Live streaming	RTMP and HLS output to external services (YouTube Live, Twitch, etc.)
Screen sharing	Built-in. Presenter shares screen; other participants see screen + presenter video.
Chat	In-session text chat. Persistent (available in post-session transcript). Supports rich text, files, emojis.
Whiteboard	Collaborative whiteboard for brainstorming and teaching. Recordable.
Breakout rooms	Facilitator can divide participants into subgroups. Automated regrouping.
Transcription	Live and post-session speech-to-text. Multiple language support. Timestamps and speaker identification.
Metadata and CDR	Participant list, duration per participant, bitrate, latency, packet loss, connection changes, platform/browser info.
Webhooks	Real-time event notifications: session start/end, participant join/leave, recording ready, transcription ready.
Global deployment	Media servers in 50+ countries. Auto-routing by geography.
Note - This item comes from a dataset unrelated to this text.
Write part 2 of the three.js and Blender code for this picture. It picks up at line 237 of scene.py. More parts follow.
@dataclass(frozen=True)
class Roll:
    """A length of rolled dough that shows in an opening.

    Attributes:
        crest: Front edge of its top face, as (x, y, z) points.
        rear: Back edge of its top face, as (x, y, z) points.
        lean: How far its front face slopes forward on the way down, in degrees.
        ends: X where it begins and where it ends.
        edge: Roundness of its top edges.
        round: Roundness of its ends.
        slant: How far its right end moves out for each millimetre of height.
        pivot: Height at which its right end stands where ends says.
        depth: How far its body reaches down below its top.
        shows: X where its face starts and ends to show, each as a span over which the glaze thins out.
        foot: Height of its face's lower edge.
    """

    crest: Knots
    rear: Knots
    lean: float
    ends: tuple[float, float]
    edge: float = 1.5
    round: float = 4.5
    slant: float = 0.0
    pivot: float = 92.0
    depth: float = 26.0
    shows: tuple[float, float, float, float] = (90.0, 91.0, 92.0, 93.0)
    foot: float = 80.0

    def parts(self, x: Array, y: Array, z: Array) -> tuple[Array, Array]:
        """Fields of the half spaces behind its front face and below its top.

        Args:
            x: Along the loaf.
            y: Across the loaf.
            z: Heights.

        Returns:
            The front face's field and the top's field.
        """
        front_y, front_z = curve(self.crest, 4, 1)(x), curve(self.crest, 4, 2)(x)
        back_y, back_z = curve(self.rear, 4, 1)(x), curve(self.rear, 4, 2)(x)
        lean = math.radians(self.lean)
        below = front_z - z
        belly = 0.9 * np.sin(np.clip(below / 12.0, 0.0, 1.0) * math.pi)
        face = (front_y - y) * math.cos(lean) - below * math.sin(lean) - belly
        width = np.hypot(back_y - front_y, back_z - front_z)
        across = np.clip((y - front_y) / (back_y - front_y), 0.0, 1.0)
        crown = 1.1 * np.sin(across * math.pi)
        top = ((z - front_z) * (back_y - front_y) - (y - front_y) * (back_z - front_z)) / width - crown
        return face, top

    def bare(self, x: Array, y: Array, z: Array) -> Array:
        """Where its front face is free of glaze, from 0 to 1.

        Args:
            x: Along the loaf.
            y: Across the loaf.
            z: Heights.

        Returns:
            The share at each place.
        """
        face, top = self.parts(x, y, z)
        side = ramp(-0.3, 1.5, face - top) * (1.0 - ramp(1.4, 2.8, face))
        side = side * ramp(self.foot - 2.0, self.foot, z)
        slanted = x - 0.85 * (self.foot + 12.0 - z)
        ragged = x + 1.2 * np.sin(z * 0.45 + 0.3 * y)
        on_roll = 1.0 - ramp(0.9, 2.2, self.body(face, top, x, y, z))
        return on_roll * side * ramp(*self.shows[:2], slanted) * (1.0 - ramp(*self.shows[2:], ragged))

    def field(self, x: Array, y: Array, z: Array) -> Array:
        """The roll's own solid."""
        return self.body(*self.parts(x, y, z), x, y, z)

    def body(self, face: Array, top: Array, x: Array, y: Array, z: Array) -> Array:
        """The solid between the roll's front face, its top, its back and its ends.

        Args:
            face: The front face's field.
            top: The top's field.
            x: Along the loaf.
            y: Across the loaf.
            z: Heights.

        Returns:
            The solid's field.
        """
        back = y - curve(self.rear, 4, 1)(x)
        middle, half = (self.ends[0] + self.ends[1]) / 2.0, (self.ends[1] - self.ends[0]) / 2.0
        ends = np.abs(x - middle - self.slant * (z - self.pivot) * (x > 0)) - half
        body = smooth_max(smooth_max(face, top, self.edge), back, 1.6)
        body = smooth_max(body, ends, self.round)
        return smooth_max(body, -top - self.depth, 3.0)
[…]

No manual region selection.
Security	DTLS-SRTP for media, WSS for signalling, HTTPS for API. TLS 1.2+. Support for end-to-end encryption (E2EE) on request.

Room Modes: Detailed Comparison

Aspect	Group (SFU)	Lecture (MCU)	P2P
Max participants	100	2000 (view-only)	2
Media routing	SFU: each participant publishes one stream, SFU forwards to others	MCU: streams composited into single output	Direct peer-to-peer
Publish capability	All participants can publish	Only moderators publish by default; participants with floor access can publish	Both participants can publish
Roles	Participant (all equal)	Moderator (publishes, controls) and Participant (receives, requests floor)	Symmetric (both equal)
Typical bandwidth per participant	500-1500 kbps (incoming, varies by participant count)	500-2000 kbps (incoming, depends on layout)	300-1000 kbps (direct, low latency)
Latency	100-300 ms (SFU relay)	200-500 ms (MCU processing)	20-100 ms (direct peer)
Moderator controls	Mute participant audio/video, remove participant, lock room	Mute, remove, grant floor access, control recording, switch layouts	None (symmetric)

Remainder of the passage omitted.